【原版杂志阅读】 文章预读:Can China escape deflation?

Leaders | Strait-forward  

Can China escape deflation?

Three false dogmas are inhibiting the authorities’ response 

截屏2023-08-19 下午1.42.48

For the past two years, policymakers in most of the world’s biggest economies have faced an excruciating stagflationary dilemma. They have wrestled simultaneously with high inflation, which demands steep interest rates, and fears of a recession, which would normally call for policy easing.


The exception is China. It is now struggling with both slowing growth and dangerously low inflation: stagnation, not stagflation. New figures show that consumer prices fell by 0.3% in July, compared with a year earlier. Officials were quick to blame volatile food prices. But the deflationary pressure is more widespread. The prices charged by exporters and other producers are tumbling. A property developer’s missed bond payment on August 6th was a stark reminder of China’s ongoing housing slump. And the economy’s “nominal” growth rate (which does not strip out the effects of inflation) has dropped below its real, inflation-adjusted rate. This implies that many prices across the economy are falling.


This combination of slow growth and deflationary peril is troubling. But it is not a dilemma. The textbook response to both problems is stimulus, which should revive spending, lift growth and dispel deflation.

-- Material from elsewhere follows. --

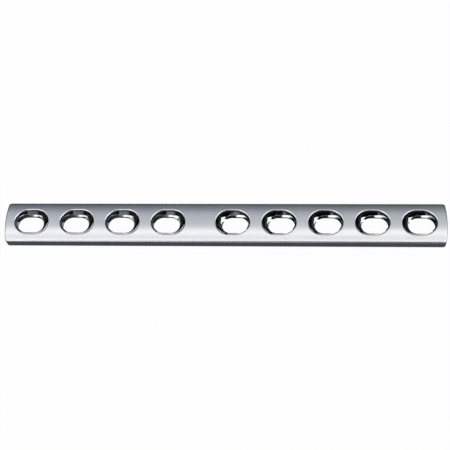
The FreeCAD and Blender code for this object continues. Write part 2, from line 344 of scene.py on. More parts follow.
@dataclass(frozen=True)
class CompressionHole:
    """Screw hole with a ball seat, whose ramp rises towards the plate's end, over a slot.

    In plan, u runs from the slot's centre towards the ramp and v across the plate. The probe
    is the step that tells a surface's slope, and top_crowding draws the crown's rows together
    near the rim.
    """

    bar: Bar
    slot_width: float = 5.1 * MM
    slot_length: float = 6.95 * MM
    seat_radius: float = 3.9 * MM
    seat_depth: float = 2.4 * MM
    seat_start: float = 1.5 * MM
    ramp_start: float = 0.2 * MM
    ramp_angle: float = math.radians(50.0)
    knee_blend: float = 0.7 * MM
    rim_round: float = 0.3 * MM
    slot_rim_round: float = 0.06 * MM
    slot_edge_break: float = 0.15 * MM
    bevel_shares: tuple[float, float] = (0.1, 0.9)
    tile_outer: float = 4.6 * MM
    probe: float = 0.02 * MM
    top_crowding: float = 1.4
    across_steps: int = 36
    knee_steps: tuple[int, int] = (30, 14)
    seat_steps: int = 14
    wall_steps: int = 7
    round_steps: int = 5
    top_steps: int = 7
    under_steps: int = 5

    def seat(self, u: np.ndarray, v: np.ndarray) -> np.ndarray:
        """Height of the seat.

        Args:
            u: Distance towards the ramp.
            v: Distance across.

        Returns:
            Height of the ball's level sweep or of its ramp, whichever is higher, eased where
            they meet.
        """
        axis = self.bar.thickness - self.seat_depth + self.seat_radius
        back = np.minimum(u + self.seat_start, 0.0)
        level = axis - np.sqrt(np.maximum(self.seat_radius**2 - v**2 - back**2, 0.0))
        drop = np.sqrt(np.maximum(self.seat_radius**2 - v**2, 0.0)) / math.cos(self.ramp_angle)
        ramp = axis + math.tan(self.ramp_angle) * (u - self.ramp_start) - drop
        return (level + ramp + np.sqrt((level - ramp) ** 2 + self.knee_blend**2)) / 2

    def on_seat(self, xy: np.ndarray) -> np.ndarray:
        """Points of the seat over this plan."""
        return joined(xy, self.seat(xy[..., 0], xy[..., 1]))

    def knee(self, v: float) -> float:
        """Where the ramp starts to rise out of the level seat at a distance v across."""
        depth = math.sqrt(self.seat_radius**2 - v**2)
        return self.ramp_start + math.tan(self.ramp_angle / 2) * depth

    def rim(self, angles: np.ndarray) -> np.ndarray:
        """Rim of the seat in the crown, by halving.

        Args:
            angles: Directions from the slot's centre.

        Returns:
            Plan of the rim's points.
        """
        ray = rays(angles)
        low = np.full(len(angles), self.slot_width / 2)
        high = np.full(len(angles), self.slot_length)
        for _ in range(HALVINGS):
            middle = (low + high) / 2
            u, v = (ray * middle[:, None]).T
            beyond = np.abs(v) >= self.seat_radius
            above = beyond | (self.seat(u, v) > self.bar.crown(v))
            low = np.where(above, low, middle)
            high = np.where(above, middle, high)
        return ray * low[:, None]

    def slot(self, angles: np.ndarray) -> np.ndarray:
        """Outline of the slot.

        Args:
            angles: Directions from the slot's centre.

        Returns:
            Plan of the outline's points.
        """
        radius = self.slot_width / 2
        centre = (self.slot_length - self.slot_width) / 2
        ray = rays(angles)
        across = radius / np.maximum(np.abs(ray[:, 1]), TINY)
        along = np.abs(ray[:, 0]) * centre
        round_end = along + np.sqrt(along**2 - centre**2 + radius**2)
        reach = np.where(across * np.abs(ray[:, 0]) <= centre, across, round_end)
        return ray * reach[:, None]

    def tile_edge(self, pitch: float, half: float) -> np.ndarray:
        """Points round the rectangle that one hole has in its row, anticlockwise.

        Args:
            pitch: Length of the rectangle.
            half: Half its width.

        Returns:
            Plan of the points. One of them on each long edge lies in line with the knee.
        """
        inner = self.tile_outer - pitch
        rim_u, rim_v = self.rim_at_knee()
        knee = rim_u / rim_v * self.bar.top_half()
        before, after = self.knee_steps
        level, ramp = spaced(inner, knee, before), spaced(knee, self.tile_outer, after)
        along = np.concatenate([level[:-1], ramp])
        across = spaced(-half, half, self.across_steps)
        sides = (
            plan(self.tile_outer, across),
            plan(along[::-1], half),
            plan(inner, across[::-1]),
            plan(along, -half),
        )
        return np.concatenate([side[:-1] for side in sides])

    def rim_at_knee(self) -> tuple[float, float]:
        """Find where the knee meets the far rim, by halving.

        Returns:
            Plan of the point, as u and v.
        """
        low, high = self.slot_width / 2, self.seat_radius
        for _ in range(HALVINGS):
            v = (low + high) / 2
            height = float(self.seat(np.array(self.knee(v)), np.array(v)))
            if height > float(self.bar.crown(np.array(v))):
                high = v
            else:
                low = v
        return self.knee(v), v

    def slot_angles(self, rim_angles: np.ndarray) -> np.ndarray:
        """Directions of the slot's points that belong to the rim's points.

        Args:
            rim_angles: Directions of the rim's points.

        Returns:
            Directions, turned so that the knee runs along one column of the mesh.
        """
        rim_u, rim_v = self.rim_at_knee()
        slot_v = self.slot_width / 2
        at_rim = math.atan2(rim_v, rim_u)
        at_slot = math.atan2(slot_v, self.knee(slot_v))
        wrapped = (rim_angles + math.pi) % (2 * math.pi) - math.pi
        size = np.interp(np.abs(wrapped), [0.0, at_rim, math.pi], [0.0, at_slot, math.pi])
        return np.sign(wrapped) * size

    def tile(self, pitch: float) -> SurfaceSheet:
        """Piece of the plate round one hole, open towards its neighbours.

        Args:
            pitch: Length of the piece along the plate.

        Returns:
            The piece, with the slot's centre at the origin.
        """
        on_crown, on_seat, on_underside = self.bar.on_crown, self.on_seat, self.bar.on_underside
        edge = self.tile_edge(pitch, self.bar.top_half())
        under_edge = self.tile_edge(pitch, self.bar.hollow_half())
        angles = np.arctan2(edge[:, 1], edge[:, 0])
        rim = self.rim(angles)
        slot = self.slot(self.slot_angles(angles))

        rim_top = on_crown(rim)
        out = unit(edge - rim)
        inward = unit(slot - rim)
        crown_way = unit(on_crown(rim + out * self.probe) - rim_top)
        seat_way = unit(on_seat(rim + inward * self.probe) - on_seat(rim))
        reach = reach_of_round(self.rim_round, crown_way, seat_way)[:, None]
        rim_outer = on_crown(rim + crown_way[:, :2] * reach)
        rim_inner = on_seat(rim + seat_way[:, :2] * reach)
        rim_rows = rounded(rim_inner, rim_top, rim_outer, self.round_steps)

        slot_top = on_seat(slot)
        down = np.tile([0.0, 0.0, -1.0], (len(slot), 1))
        up_seat = unit(on_seat(slot - inward * self.probe) - slot_top)
        reach = reach_of_round(self.slot_rim_round, up_seat, down)[:, None]
        slot_outer = on_seat(slot + up_seat[:, :2] * reach)
        slot_rows = rounded(slot_top + down * reach, slot_top, slot_outer, self.round_steps)

        seat_rows = [
            on_seat(between(slot_outer[:, :2], rim_inner[:, :2], share))
            for share in eased(self.seat_steps)[1:-1]
        ]
        top_rows = [
            on_crown(between(rim_outer[:, :2], edge, share))
            for share in spaced(0.0, 1.0, self.top_steps)[1:] ** self.top_crowding
        ]
        away = unit(under_edge - slot)
        bevel_outer = on_underside(slot + away * self.slot_edge_break)
        bevel_inner = on_underside(slot)
        bevel_inner[:, 2] += self.slot_edge_break
        wall_rows = [
            between(bevel_inner, slot_rows[0], share) for share in eased(self.wall_steps)[1:-1]
        ]
        under_rows = [
            on_underside(between(under_edge, bevel_outer[:, :2], share))
            for share in spaced(0.0, 1.0, self.under_steps)
        ]
        bevel_rows = [between(bevel_outer, bevel_inner, share) for share in self.bevel_shares]

        # Worn edges and their painted highlight, strongest in the middle of each round.
        rub_and_sheen = np.sin(spaced(0.0, math.pi, self.round_steps))
        fade = spaced(1.0, 0.0, self.round_steps)
        bands = (
            (under_rows, 0.0, 0.0),
            (bevel_rows, 1.0, 1.0),
            ([bevel_inner], 1.0, 0.0),
            (wall_rows, 1.0, 0.0),
            (slot_rows, 1.0, rub_and_sheen),
            (seat_rows, 1.0, 0.0),
            (rim_rows, fade, rub_and_sheen),
            (top_rows, 0.0, 0.0),
        )
        sheet = SurfaceSheet()
        sheet.add(
            np.concatenate([rows for rows, _, _ in bands]),
            np.concatenate([np.broadcast_to(polish, len(rows)) for rows, polish, _ in bands]),
            np.concatenate([np.broadcast_to(wear_and_sheen, len(rows)) for rows, _, wear_and_sheen in bands]),
            closed=True,
        )
        along = edge[self.across_steps : self.across_steps + sum(self.knee_steps) + 1, 0]
        bar_sides(sheet, self.bar, along)
        return sheet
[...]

Scylla and Charybdis are on the same side of the strait.


China’s government is seeking to put things right by cutting red tape and setting consumer-friendly regulations, but it has neglected two obvious policy instruments: interest rates and central-government spending. The central bank has cut rates by only 0.1 percentage points. Given falling inflation, the real cost of borrowing is growing. And although the finance ministry wants local governments to issue bonds, it is loth to do more itself. The burden is falling on the most stressed part of China’s fiscal machinery—its local governments and their financing vehicles.

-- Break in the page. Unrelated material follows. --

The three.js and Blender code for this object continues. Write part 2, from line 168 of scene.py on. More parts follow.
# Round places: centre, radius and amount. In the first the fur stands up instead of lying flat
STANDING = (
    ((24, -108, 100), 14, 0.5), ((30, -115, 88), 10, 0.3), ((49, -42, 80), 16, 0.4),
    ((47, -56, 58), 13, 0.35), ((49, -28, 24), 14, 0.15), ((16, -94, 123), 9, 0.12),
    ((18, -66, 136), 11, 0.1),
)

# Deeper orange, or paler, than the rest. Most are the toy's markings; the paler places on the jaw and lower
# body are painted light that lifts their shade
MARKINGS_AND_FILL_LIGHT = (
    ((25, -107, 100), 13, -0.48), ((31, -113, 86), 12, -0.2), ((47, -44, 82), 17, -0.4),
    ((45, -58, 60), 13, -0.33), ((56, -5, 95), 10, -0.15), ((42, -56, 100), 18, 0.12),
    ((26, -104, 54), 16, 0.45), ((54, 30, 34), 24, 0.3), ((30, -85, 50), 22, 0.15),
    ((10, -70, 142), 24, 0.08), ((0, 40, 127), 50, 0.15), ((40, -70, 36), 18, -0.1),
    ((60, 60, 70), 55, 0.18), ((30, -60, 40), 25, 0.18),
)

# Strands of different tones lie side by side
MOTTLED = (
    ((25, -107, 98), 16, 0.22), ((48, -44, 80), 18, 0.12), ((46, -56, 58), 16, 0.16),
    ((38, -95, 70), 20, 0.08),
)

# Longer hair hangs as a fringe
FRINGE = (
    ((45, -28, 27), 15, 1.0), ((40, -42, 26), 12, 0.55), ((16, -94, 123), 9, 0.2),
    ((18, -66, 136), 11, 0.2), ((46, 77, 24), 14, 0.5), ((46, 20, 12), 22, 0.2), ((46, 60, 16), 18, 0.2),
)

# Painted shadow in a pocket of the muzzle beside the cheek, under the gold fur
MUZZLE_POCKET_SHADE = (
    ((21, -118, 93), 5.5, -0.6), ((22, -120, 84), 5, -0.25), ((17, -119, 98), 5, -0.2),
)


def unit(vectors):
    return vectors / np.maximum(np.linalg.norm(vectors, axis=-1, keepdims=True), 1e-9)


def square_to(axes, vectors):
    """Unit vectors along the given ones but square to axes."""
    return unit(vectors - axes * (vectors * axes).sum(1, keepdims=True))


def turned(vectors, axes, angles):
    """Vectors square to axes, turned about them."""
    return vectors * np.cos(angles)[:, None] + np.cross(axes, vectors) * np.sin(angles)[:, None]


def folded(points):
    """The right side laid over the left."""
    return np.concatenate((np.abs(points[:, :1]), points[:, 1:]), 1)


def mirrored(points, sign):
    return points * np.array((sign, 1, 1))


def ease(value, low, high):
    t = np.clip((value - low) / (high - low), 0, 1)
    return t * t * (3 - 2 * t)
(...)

Several unhelpful beliefs may be inhibiting the central government. First is the view that stimulus is futile. Some economists argue that firms and households will not borrow because they are already saddled with debt and fear for China’s economic future. Yet that only strengthens the case for more forceful fiscal easing, which would stabilise employment, improve the incomes of private borrowers, and thereby relieve feelings of economic insecurity. Moreover, it seems strange to argue that monetary easing cannot work before it has really been tried.

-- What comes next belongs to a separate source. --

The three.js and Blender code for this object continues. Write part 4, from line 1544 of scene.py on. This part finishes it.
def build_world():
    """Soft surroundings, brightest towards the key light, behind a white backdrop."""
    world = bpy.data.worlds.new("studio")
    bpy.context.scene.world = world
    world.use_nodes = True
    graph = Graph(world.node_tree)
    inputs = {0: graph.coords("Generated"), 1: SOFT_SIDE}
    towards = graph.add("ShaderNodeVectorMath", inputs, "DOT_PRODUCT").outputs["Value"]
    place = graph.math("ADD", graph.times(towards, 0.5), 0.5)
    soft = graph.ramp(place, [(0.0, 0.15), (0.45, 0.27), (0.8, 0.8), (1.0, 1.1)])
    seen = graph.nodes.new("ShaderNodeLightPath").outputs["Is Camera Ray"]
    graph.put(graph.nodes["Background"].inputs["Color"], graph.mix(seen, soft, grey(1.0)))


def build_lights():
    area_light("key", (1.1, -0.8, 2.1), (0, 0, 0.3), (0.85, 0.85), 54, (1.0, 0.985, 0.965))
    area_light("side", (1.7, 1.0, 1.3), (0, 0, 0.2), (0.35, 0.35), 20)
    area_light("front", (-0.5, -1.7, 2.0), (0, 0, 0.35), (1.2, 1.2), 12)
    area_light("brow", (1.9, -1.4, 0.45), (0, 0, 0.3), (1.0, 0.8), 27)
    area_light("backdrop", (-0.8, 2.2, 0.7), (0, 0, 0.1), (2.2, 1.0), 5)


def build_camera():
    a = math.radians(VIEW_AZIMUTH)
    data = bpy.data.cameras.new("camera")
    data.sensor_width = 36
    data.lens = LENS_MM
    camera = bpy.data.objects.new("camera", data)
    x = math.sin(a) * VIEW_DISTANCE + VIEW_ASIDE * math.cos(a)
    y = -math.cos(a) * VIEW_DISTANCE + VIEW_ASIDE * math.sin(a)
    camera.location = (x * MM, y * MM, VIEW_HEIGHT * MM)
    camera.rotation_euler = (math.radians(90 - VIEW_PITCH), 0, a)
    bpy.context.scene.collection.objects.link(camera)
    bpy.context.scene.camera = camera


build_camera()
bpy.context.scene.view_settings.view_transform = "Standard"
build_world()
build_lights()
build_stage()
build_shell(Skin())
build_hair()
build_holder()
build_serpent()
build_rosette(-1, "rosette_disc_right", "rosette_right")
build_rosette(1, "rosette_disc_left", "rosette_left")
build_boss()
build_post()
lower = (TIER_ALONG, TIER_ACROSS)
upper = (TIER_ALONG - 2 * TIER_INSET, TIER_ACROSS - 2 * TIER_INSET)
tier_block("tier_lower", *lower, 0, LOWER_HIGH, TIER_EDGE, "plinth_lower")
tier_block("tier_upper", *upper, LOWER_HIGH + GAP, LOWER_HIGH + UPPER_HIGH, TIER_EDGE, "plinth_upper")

Some of China’s officials also seem to have fallen for the fallacy that you have to reflate a tyre through the puncture hole. Aware that consumer confidence is low, they have zeroed in on such things as extending amusement parks’ hours and making it easier to trade in old appliances. In fact, the best way to bolster confidence and spending is to create jobs and lift wages. And the best way to do that is macro easing, not micro fiddling.


China’s government may also believe that economic stimulus is at odds with longer-term economic reform. X, its leader, is understandably eager to promote “high-quality” growth—innovative, well-paid, green and resilient—rather than “low-quality” growth, such as spending on redundant infrastructure, cheap manufacturing or speculative homebuilding. China’s policymakers know that past stimulus sprees have left behind unoccupied flats and lightly used roads.


Yet reform and stimulus need not conflict. Further public investment in green infrastructure—or flood prevention—would both boost demand and help China adapt to a changing environment. Further easing of China’s hukou restrictions, which were tweaked on August 3rd but still deny some urban public services to migrants from the countryside, would let labour move more freely, and increase consumption. If policymakers do not do more to dispel deflation, China’s growth, of high or low quality, will be needlessly slow.